» **GIVEN REQUEST**:
The records follow. Print, word for word, the first line through the "CORNER_DIMPLES = ((-1, 30, 5, 9), (1, 38, 8, 10))" line.

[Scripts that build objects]
----------
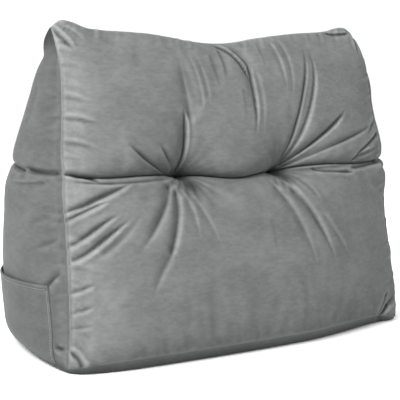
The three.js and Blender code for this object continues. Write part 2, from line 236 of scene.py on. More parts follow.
# The folds of an end: from a distance behind the front seam and a height, to the same
END_FOLDS = (
    (-8, 280, 54, 287, 3, 0, 6.4, 2.6, 2.4, 0.75),
    (44, 281, 150, 300, 2, 0, 4.4, 2.8, 1.8, 0.6),
    (10, 267, 84, 266, 3, 0, 2.0, 2.8, -1.2, 0.5),
    (-8, 154, 30, 110, -2, 0, 1.8, 3.0, 2.2, 0.8),
    (-8, 31, 42, 46, 4, 0, 3.4, 2.4, 1.8, 0.6),
    (-6, 196, 40, 172, 2, 0, 1.2, 4.0, 1.4, 0.5),
    (-6, 236, 44, 206, 2, 0, 0.8, 4.6, 0.8, 0.5),
    (30, 420, 60, 330, 6, 0, 0.8, 6.0, 0.6, 0.5),
)

# The empty bottom corners dimple in along an arc: side, radius, depth, half width
CORNER_DIMPLES = ((-1, 30, 5, 9), (1, 38, 8, 10))

# The small gathers round the tufts: place along the width, how many, phase. Then their height
# below and above the crease and on the back, and how far from a tuft they are highest.
FRONT_GATHERS = ((TUFTS[0], 19, 0.7), (TUFTS[1], 16, 2.1))
BACK_GATHERS = ((TUFTS[0], 13, 1.7), (TUFTS[1], 15, 0.3))
GATHER_BELOW, GATHER_ABOVE, GATHER_BACK, GATHER_PEAK = 0.55, 0.2, 0.5, 26

# The puckers along the seams: length of a wave, its height, how often the phase is added to it
PUCKER_WAVES = ((17, 1, 1), (26, 0.8, 3), (11, 0.5, 2))
PUCKER_SLANT, PUCKER_SWELL, PUCKER_REACH, PUCKER_HEIGHT = 0.35, 140, 11, 1.4
END_PUCKERS, BACK_PUCKERS, RIDGE_PUCKERS, FOOT_PUCKERS = 0.3, 0.8, 0.8, 0.3  # shares of it
SEAM_REACH = 7  # how far onto an end the small waves of its seams reach

CREASE_LINE, CREASE_LINE_SOFT = 3.2, 2.4  # the sharp line at the bottom of the crease
SAG_MIDDLE, SAG_SOFT, SAG_TUFT_SOFT = -10, 110, 20  # the sag is full here, and half at a tuft

# The pocket
POCKET_BOTTOM_T = 0.006
POCKET_BACK_Q = 0.94
POCKET_RUN = 238  # from its front edge to its back edge, over the end's bulge
POCKET_GAP = 0.4
# Its grid's lines behind its front edge and below its mouth
POCKET_EDGE_STEPS = np.array([0, 0.5, 1, 1.6, 2.3, 3, 3.8, 4.8, 6, 8])
POCKET_MOUTH_STEPS = np.array([0, 0.5, 1, 1.8, 2.8, 4, 5, 5.8, 6.5, 7, 7.6, 8.4, 9.4, 11])
POCKET_COLUMNS, POCKET_ROWS = 90, 54  # how many lines its grid has over the rest
HEM_THICKER, HEM_GROOVE, EDGE_GROOVE = 0.8, (1.1, 1.6), (0.7, 1.1)  # each groove's depth, width
STITCH_INSET, STITCH_PITCH, STITCH_LENGTH, THREAD = 3.4, 4.2, 3.0, 0.34

# The grid that the cloth is worked out on, and the finished one, which has twice as many shares
COLUMNS, ROWS, DEPTHS = 136, 112, 20
COARSE = (1, 2)  # the back and the base keep every second share
CLOTH_ROUNDS = 30  # how often the cloth's move is averaged to find the broad swelling in it
CLOTH_SMOOTHINGS = 2  # and then to take the finest crumpling out
CLOTH_CAP = 7
CLOTH_SHARE = 0.5
CLOTH_QUALITY, CLOTH_STIFFNESS = 6, 0.5
HOLD_STEPS = 20  # how many strengths of hold there are
HOLD_REACH = 12  # how far from a seam or a tuft the cloth is held
CREASE_HOLD, CREASE_HOLD_SOFT = 0.5, 7  # the crease is held partly
TIP_HOLD = (0.86, 0.93)  # and the ends' tips fully, from these shares of the way up
END_SHARE, END_FADE = 0.5, 6  # the ends take half of it, and less within this many rows of a seam

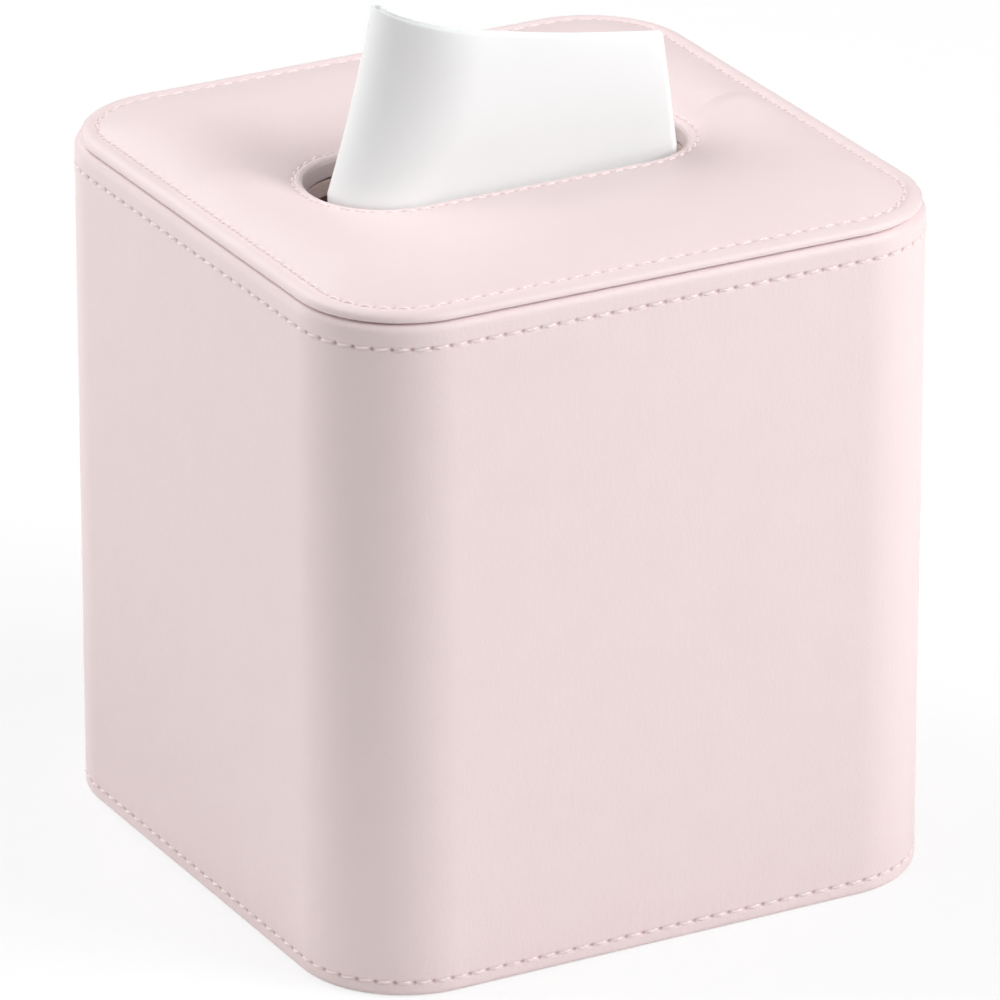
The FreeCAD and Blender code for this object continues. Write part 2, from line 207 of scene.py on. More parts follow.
----------
» **TASK SOLUTION**:
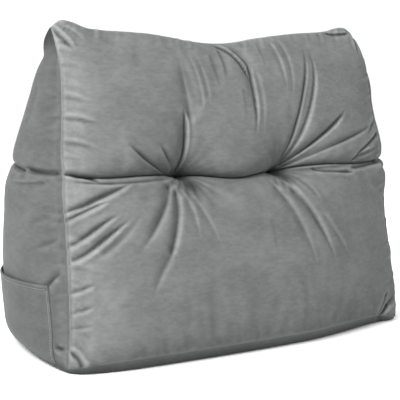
The three.js and Blender code for this object continues. Write part 2, from line 236 of scene.py on. More parts follow.
# The folds of an end: from a distance behind the front seam and a height, to the same
END_FOLDS = (
    (-8, 280, 54, 287, 3, 0, 6.4, 2.6, 2.4, 0.75),
    (44, 281, 150, 300, 2, 0, 4.4, 2.8, 1.8, 0.6),
    (10, 267, 84, 266, 3, 0, 2.0, 2.8, -1.2, 0.5),
    (-8, 154, 30, 110, -2, 0, 1.8, 3.0, 2.2, 0.8),
    (-8, 31, 42, 46, 4, 0, 3.4, 2.4, 1.8, 0.6),
    (-6, 196, 40, 172, 2, 0, 1.2, 4.0, 1.4, 0.5),
    (-6, 236, 44, 206, 2, 0, 0.8, 4.6, 0.8, 0.5),
    (30, 420, 60, 330, 6, 0, 0.8, 6.0, 0.6, 0.5),
)

# The empty bottom corners dimple in along an arc: side, radius, depth, half width
CORNER_DIMPLES = ((-1, 30, 5, 9), (1, 38, 8, 10))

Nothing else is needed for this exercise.